Firm Secures Dismissal of Multi-District Antitrust Litigation
On June 14, 2021, Patterson Belknap secured a significant victory for our client, McGraw Hill LLC (“McGraw Hill”), with the full dismissal of a multi-district litigation in the Southern District of New York. The multi-district litigation consolidated a number of putative class action lawsuits alleging that McGraw Hill, along with other textbook publishers and retailers, violated various federal and state antitrust laws through its implementation of Inclusive Access, a program authorized by federal regulation whereby students may be automatically billed for and automatically receive digital course materials selected by their professor.

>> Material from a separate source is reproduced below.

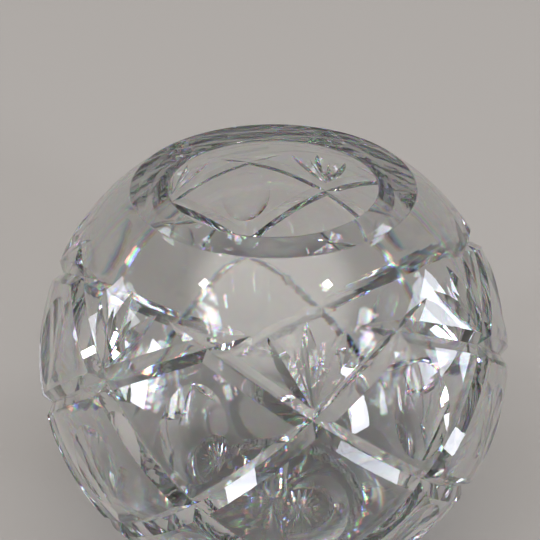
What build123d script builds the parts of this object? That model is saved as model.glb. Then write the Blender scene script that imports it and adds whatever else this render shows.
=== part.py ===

In her decision, Judge Cote of the Southern District of New York dismissed all of the plaintiffs’ claims. Specifically, the Court concluded that the plaintiffs did not have the required antitrust standing to sue McGraw Hill. The Court further held, among other things, that the plaintiffs had not adequately alleged the existence of a conspiracy between McGraw Hill and any of the other defendants and that the plaintiffs had not plausibly alleged that McGraw Hill attempted to, conspired to, or did monopolize any of the potentially relevant product markets.
The Court found that the defendant publishers had implemented Inclusive Access as a reasonable response to the changing market conditions of a digital world. As she explained:
“The [Complaint] describes market conditions that would have independently suggested to any publisher of textbooks that digital innovations such as Inclusive Access might help their bottom line. As detailed in the [Complaint], there was a flourishing secondary marketplace for textbooks and the sales of new textbooks had declined. These phenomena had a negative impact on publishers’ revenue and profits. Then, in 2016, the DOE adopted rules that permitted Institutions to include the cost of books and supplies, including digital textbooks, in tuition bills. Meanwhile, the digital revolution was well underway and both faculty and students were accustomed to using electronic devices to access information.
These phenomena affected every textbook publisher and gave each of them an incentive to develop digital textbooks that could be charged on a tuition bill. Underscoring this commonsense reaction to market phenomena, the [Complaint] pleads that the adoption of the Inclusive Access program for courses was significantly more profitable for a publisher than the sale of hardcopy textbooks. Digital materials are less expensive to produce and reduce the opportunity for competition in the secondary market. Taken together, these allegations suggest that the Publisher Defendants’ decisions to implement Inclusive Access were likely the result of ‘independent responses to common stimuli.’ Apple, 791 F.3d at 315. They do not support an inference that Inclusive Access was adopted and promoted because there was a conspiracy among the Publisher Defendants.”